Written problem ::
The data below needs to be returned exactly, line for line.
+++ Data section +++
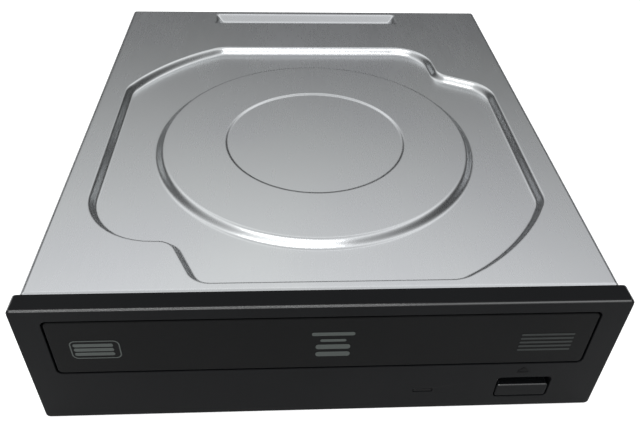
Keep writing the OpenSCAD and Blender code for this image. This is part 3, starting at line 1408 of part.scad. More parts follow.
module front_board() {
    color(board_green) difference() {
        union() {
            span(front_board_x, front_board_y, [front_board_z, front_board_top]);
            span([front_board_x[1] - 1, wall_in - 1], [case_y0 + 12.6, front_board_y[1]],
                [front_board_z, front_board_top]);
        }
        bar_z(28, case_y0 + 20, 1, front_board_z - 1, front_board_top + 1);
        bar_z(50, case_y0 + 20, 1, front_board_z - 1, front_board_top + 1);
    }
    color(white_resin) span([ribbon_x[0] - 0.8, ribbon_x[1] + 0.8],
        [front_board_y[1] - 4.5, front_board_y[1] - 0.5], [front_board_z - 1.4, front_board_z + 0.1]);
}

module eject_switch() {
    z = front_board_top;
    y0 = stem_y + button_travel + 0.3;
    color(rubber) {
        span([button_x - 3, button_x + 3], [y0 + 1.2, y0 + 5.4], [z, z + switch_h]);
        bar_y(button_x, button_z + button_h - 1.7, 0.9, y0, y0 + 1.3);
    }
}

module status_led() {
    z = front_board_top;
    color(white_resin) span([light_x - 1.6, light_x + 1.6], [stem_y + 0.9, stem_y + 3.6], [z, z + 3]);
}

module front_ribbon() {
    y0 = front_board_y[1] - 0.5;
    low = rail_z + 0.3;
    high = front_board_z - 1;
    y2 = board_y0 + 4.6;
    line = [[y0, high], [y0 + 1.2, high], [y0 + 3, low], [board_y0 - 4, low],
        [board_y0 - 1, board_top + 0.3], [y2, board_top + 0.3]];
    color(white_resin) along_x(ribbon_x[0], ribbon_x[1]) polygon(concat(line,
        [for (i = [5 : -1 : 0]) line[i] + [0, ribbon_t]]));
}

module case_screws() {
    color(bright_steel) both() for (y = screw_rows) translate([screw_x_case, y, 0])
        mirror([0, 0, 1]) screw(1.5, 2.7, 0.9, -7, -dimple_h);
}

module bridge_screws() {
    color(bright_steel) both() for (s = [-1, 1])
        translate([bridge_screw_x, disc_y + s * bridge_screw_y, 0])
            screw(1.2, 2.4, 0.9, bridge_z - 4.6, bridge_z + bridge_t);
}

top_cover();
bottom_cover();
bezel();
led_lens();
eject_button();
tray_door();
tray();
main_frame();
clamp_bridge();
clamp_puck();
clamp_magnet();
loading_motor();
motor_shaft();
motor_pulley();
drive_belt();
belt_gear();
tray_gear();
cam_slider();
lift_frame();
deck_plate();
dampers();
damper_screws();
guide_rod_left();
guide_rod_right();
rod_clips();
sled_motor();
screw_bracket();
lead_screw();
pickup_body();
pickup_shield();
actuator_yoke();
actuator_magnets();
screw_follower();
lens_holder();
focus_coil();
objective_lens();
spindle_base();
spindle_stator();
spindle_rotor();
rotor_magnet();
turntable();
turntable_pad();
spindle_screws();
main_board();
board_chips();
capacitors();
board_sockets();
sata_connector();
board_screws();
front_board();
eject_switch();
status_led();
front_ribbon();
case_screws();
bridge_screws();
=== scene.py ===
"""The look of a half-height internal disc drive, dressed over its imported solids.

Sizes in the classes are millimetres; meshes are made in metres, in the frame of the solids.
"""

from __future__ import annotations

import json
import logging
import math
from abc import ABC, abstractmethod
from dataclasses import dataclass
from enum import Enum
from typing import Any, Callable, Mapping, Sequence

import bmesh
import bpy
from mathutils import Matrix, Vector
from mathutils.bvhtree import BVHTree
from mathutils.geometry import delaunay_2d_cdt

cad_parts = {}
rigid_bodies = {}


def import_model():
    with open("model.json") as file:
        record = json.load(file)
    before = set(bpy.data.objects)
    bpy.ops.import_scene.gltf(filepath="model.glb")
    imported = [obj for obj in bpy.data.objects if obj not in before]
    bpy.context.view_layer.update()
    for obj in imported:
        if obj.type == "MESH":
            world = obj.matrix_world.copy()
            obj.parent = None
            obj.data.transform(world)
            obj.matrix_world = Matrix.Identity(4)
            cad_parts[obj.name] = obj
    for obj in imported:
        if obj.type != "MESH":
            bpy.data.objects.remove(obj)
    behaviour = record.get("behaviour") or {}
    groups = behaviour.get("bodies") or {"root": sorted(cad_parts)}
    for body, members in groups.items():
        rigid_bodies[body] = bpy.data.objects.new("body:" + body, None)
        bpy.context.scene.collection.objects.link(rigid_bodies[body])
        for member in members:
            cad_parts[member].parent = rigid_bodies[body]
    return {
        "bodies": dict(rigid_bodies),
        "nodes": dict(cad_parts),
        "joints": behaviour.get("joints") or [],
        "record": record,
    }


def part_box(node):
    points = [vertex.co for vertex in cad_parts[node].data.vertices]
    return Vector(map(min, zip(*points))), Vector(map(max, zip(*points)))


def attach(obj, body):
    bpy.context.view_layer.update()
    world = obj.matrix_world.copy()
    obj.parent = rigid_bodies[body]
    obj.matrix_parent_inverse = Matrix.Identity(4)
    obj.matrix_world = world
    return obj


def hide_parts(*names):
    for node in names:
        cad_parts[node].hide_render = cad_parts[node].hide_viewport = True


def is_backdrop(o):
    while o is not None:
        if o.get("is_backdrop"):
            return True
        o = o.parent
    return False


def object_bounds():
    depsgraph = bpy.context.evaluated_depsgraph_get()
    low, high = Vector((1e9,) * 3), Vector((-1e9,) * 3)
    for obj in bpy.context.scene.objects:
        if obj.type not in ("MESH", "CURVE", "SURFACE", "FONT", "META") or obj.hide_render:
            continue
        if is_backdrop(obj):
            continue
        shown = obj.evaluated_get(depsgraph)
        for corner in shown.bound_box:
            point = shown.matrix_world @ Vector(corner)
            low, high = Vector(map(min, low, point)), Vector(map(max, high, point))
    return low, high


LOG = logging.getLogger("disc_drive")
MM = 0.001
MICRON = 0.000001

Point = tuple[float, float]
Place = tuple[float, float, float]
Colour = tuple[float, float, float]
Section = tuple[float, float, float, float]
Chip = tuple[float, float, float, float, float, bool]
Lamp = tuple[str, Place, Place, Point, float]


class Body(Enum):
    """The moving bodies that pieces ride on."""

    HOUSING = "housing"
    DRAWER = "drawer"
    TRAY_WHEEL = "tray_wheel"
    BELT_WHEEL = "belt_wheel"
    MOTOR_WHEEL = "motor_wheel"
    DECK = "deck"
    SLED = "sled"
    LENS = "lens"
    SCREW = "screw"
    SPINDLE = "spindle"
    CLAMP = "clamp"
    CAM = "cam"
    BUTTON = "button"


# Node trees


def fill_ramp(ramp: bpy.types.ColorRamp, stops: Sequence[tuple[float, Colour]]) -> None:
    """Set a colour ramp's stops from places and colours."""
    while len(ramp.elements) < len(stops):
        ramp.elements.new(0.5)
    for element, (place, colour) in zip(ramp.elements, stops):
        element.position = place
        element.color = (*colour, 1.0)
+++
Solution to the problem ::
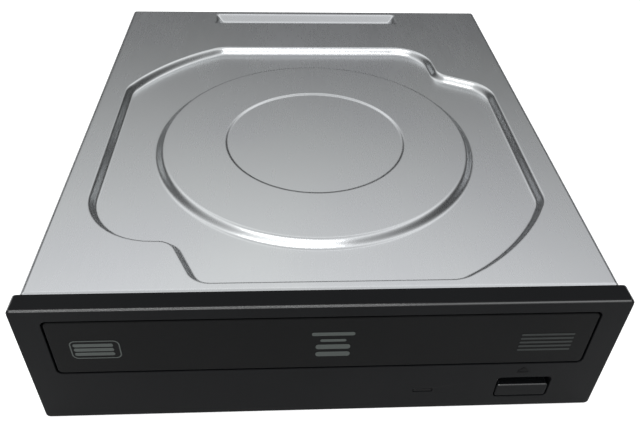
Keep writing the OpenSCAD and Blender code for this image. This is part 3, starting at line 1408 of part.scad. More parts follow.
module front_board() {
    color(board_green) difference() {
        union() {
            span(front_board_x, front_board_y, [front_board_z, front_board_top]);
            span([front_board_x[1] - 1, wall_in - 1], [case_y0 + 12.6, front_board_y[1]],
                [front_board_z, front_board_top]);
        }
        bar_z(28, case_y0 + 20, 1, front_board_z - 1, front_board_top + 1);
        bar_z(50, case_y0 + 20, 1, front_board_z - 1, front_board_top + 1);
    }
    color(white_resin) span([ribbon_x[0] - 0.8, ribbon_x[1] + 0.8],
        [front_board_y[1] - 4.5, front_board_y[1] - 0.5], [front_board_z - 1.4, front_board_z + 0.1]);
}

module eject_switch() {
    z = front_board_top;
    y0 = stem_y + button_travel + 0.3;
    color(rubber) {
        span([button_x - 3, button_x + 3], [y0 + 1.2, y0 + 5.4], [z, z + switch_h]);
        bar_y(button_x, button_z + button_h - 1.7, 0.9, y0, y0 + 1.3);
    }
}

module status_led() {
    z = front_board_top;
    color(white_resin) span([light_x - 1.6, light_x + 1.6], [stem_y + 0.9, stem_y + 3.6], [z, z + 3]);
}

module front_ribbon() {
    y0 = front_board_y[1] - 0.5;
    low = rail_z + 0.3;
    high = front_board_z - 1;
    y2 = board_y0 + 4.6;
    line = [[y0, high], [y0 + 1.2, high], [y0 + 3, low], [board_y0 - 4, low],
        [board_y0 - 1, board_top + 0.3], [y2, board_top + 0.3]];
    color(white_resin) along_x(ribbon_x[0], ribbon_x[1]) polygon(concat(line,
        [for (i = [5 : -1 : 0]) line[i] + [0, ribbon_t]]));
}

module case_screws() {
    color(bright_steel) both() for (y = screw_rows) translate([screw_x_case, y, 0])
        mirror([0, 0, 1]) screw(1.5, 2.7, 0.9, -7, -dimple_h);
}

module bridge_screws() {
    color(bright_steel) both() for (s = [-1, 1])
        translate([bridge_screw_x, disc_y + s * bridge_screw_y, 0])
            screw(1.2, 2.4, 0.9, bridge_z - 4.6, bridge_z + bridge_t);
}

top_cover();
bottom_cover();
bezel();
led_lens();
eject_button();
tray_door();
tray();
main_frame();
clamp_bridge();
clamp_puck();
clamp_magnet();
loading_motor();
motor_shaft();
motor_pulley();
drive_belt();
belt_gear();
tray_gear();
cam_slider();
lift_frame();
deck_plate();
dampers();
damper_screws();
guide_rod_left();
guide_rod_right();
rod_clips();
sled_motor();
screw_bracket();
lead_screw();
pickup_body();
pickup_shield();
actuator_yoke();
actuator_magnets();
screw_follower();
lens_holder();
focus_coil();
objective_lens();
spindle_base();
spindle_stator();
spindle_rotor();
rotor_magnet();
turntable();
turntable_pad();
spindle_screws();
main_board();
board_chips();
capacitors();
board_sockets();
sata_connector();
board_screws();
front_board();
eject_switch();
status_led();
front_ribbon();
case_screws();
bridge_screws();
=== scene.py ===
"""The look of a half-height internal disc drive, dressed over its imported solids.

Sizes in the classes are millimetres; meshes are made in metres, in the frame of the solids.
"""

from __future__ import annotations

import json
import logging
import math
from abc import ABC, abstractmethod
from dataclasses import dataclass
from enum import Enum
from typing import Any, Callable, Mapping, Sequence

import bmesh
import bpy
from mathutils import Matrix, Vector
from mathutils.bvhtree import BVHTree
from mathutils.geometry import delaunay_2d_cdt

cad_parts = {}
rigid_bodies = {}


def import_model():
    with open("model.json") as file:
        record = json.load(file)
    before = set(bpy.data.objects)
    bpy.ops.import_scene.gltf(filepath="model.glb")
    imported = [obj for obj in bpy.data.objects if obj not in before]
    bpy.context.view_layer.update()
    for obj in imported:
        if obj.type == "MESH":
            world = obj.matrix_world.copy()
            obj.parent = None
            obj.data.transform(world)
            obj.matrix_world = Matrix.Identity(4)
            cad_parts[obj.name] = obj
    for obj in imported:
        if obj.type != "MESH":
            bpy.data.objects.remove(obj)
    behaviour = record.get("behaviour") or {}
    groups = behaviour.get("bodies") or {"root": sorted(cad_parts)}
    for body, members in groups.items():
        rigid_bodies[body] = bpy.data.objects.new("body:" + body, None)
        bpy.context.scene.collection.objects.link(rigid_bodies[body])
        for member in members:
            cad_parts[member].parent = rigid_bodies[body]
    return {
        "bodies": dict(rigid_bodies),
        "nodes": dict(cad_parts),
        "joints": behaviour.get("joints") or [],
        "record": record,
    }


def part_box(node):
    points = [vertex.co for vertex in cad_parts[node].data.vertices]
    return Vector(map(min, zip(*points))), Vector(map(max, zip(*points)))


def attach(obj, body):
    bpy.context.view_layer.update()
    world = obj.matrix_world.copy()
    obj.parent = rigid_bodies[body]
    obj.matrix_parent_inverse = Matrix.Identity(4)
    obj.matrix_world = world
    return obj


def hide_parts(*names):
    for node in names:
        cad_parts[node].hide_render = cad_parts[node].hide_viewport = True


def is_backdrop(o):
    while o is not None:
        if o.get("is_backdrop"):
            return True
        o = o.parent
    return False


def object_bounds():
    depsgraph = bpy.context.evaluated_depsgraph_get()
    low, high = Vector((1e9,) * 3), Vector((-1e9,) * 3)
    for obj in bpy.context.scene.objects:
        if obj.type not in ("MESH", "CURVE", "SURFACE", "FONT", "META") or obj.hide_render:
            continue
        if is_backdrop(obj):
            continue
        shown = obj.evaluated_get(depsgraph)
        for corner in shown.bound_box:
            point = shown.matrix_world @ Vector(corner)
            low, high = Vector(map(min, low, point)), Vector(map(max, high, point))
    return low, high


LOG = logging.getLogger("disc_drive")
MM = 0.001
MICRON = 0.000001

Point = tuple[float, float]
Place = tuple[float, float, float]
Colour = tuple[float, float, float]
Section = tuple[float, float, float, float]
Chip = tuple[float, float, float, float, float, bool]
Lamp = tuple[str, Place, Place, Point, float]


class Body(Enum):
    """The moving bodies that pieces ride on."""

    HOUSING = "housing"
    DRAWER = "drawer"
    TRAY_WHEEL = "tray_wheel"
    BELT_WHEEL = "belt_wheel"
    MOTOR_WHEEL = "motor_wheel"
    DECK = "deck"
    SLED = "sled"
    LENS = "lens"
    SCREW = "screw"
    SPINDLE = "spindle"
    CLAMP = "clamp"
    CAM = "cam"
    BUTTON = "button"


# Node trees


def fill_ramp(ramp: bpy.types.ColorRamp, stops: Sequence[tuple[float, Colour]]) -> None:
    """Set a colour ramp's stops from places and colours."""
    while len(ramp.elements) < len(stops):
        ramp.elements.new(0.5)
    for element, (place, colour) in zip(ramp.elements, stops):
        element.position = place
        element.color = (*colour, 1.0)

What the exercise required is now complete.